In quantum field theory and statistical mechanics, this process of moving from a more fundamental, high-energy theory to a simpler, low-energy effective theory has a precise mathematical formulation. A physical system is often described by a "partition function," which involves an integral over all possible configurations of the system's fields or variables. Suppose a theory has two types of fields: "heavy" high-energy fields that we cannot observe directly, and "light" low-energy fields that we can. To get the effective theory for the light fields, we perform the integral over all possible configurations of the heavy fields, "integrating them out" of the theory.
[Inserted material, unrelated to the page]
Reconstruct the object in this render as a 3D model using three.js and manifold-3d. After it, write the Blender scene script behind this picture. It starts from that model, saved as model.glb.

For a large class of theories where the interactions are quadratic (described by a Gaussian integral), this process of integrating out a subset of variables is mathematically identical to forming a Schur complement. The original matrix of couplings in the exponent of the integral is replaced by the Schur complement matrix for the remaining variables. The result is a new, effective theory for the light fields alone, where the parameters of the theory have been modified to account for the "virtual" effects of the heavy fields that were integrated out. The Schur complement, in this context, is the dictionary that translates between descriptions of reality at different scales.
From breaking down engineering problems, to untangling statistical data, to formulating the very laws of nature, the Schur complement reveals itself not as a mere algebraic curiosity, but as a universal principle of thought. It is the signature of a powerful idea: how to understand a part of the world by systematically and correctly accounting for the influence of the rest.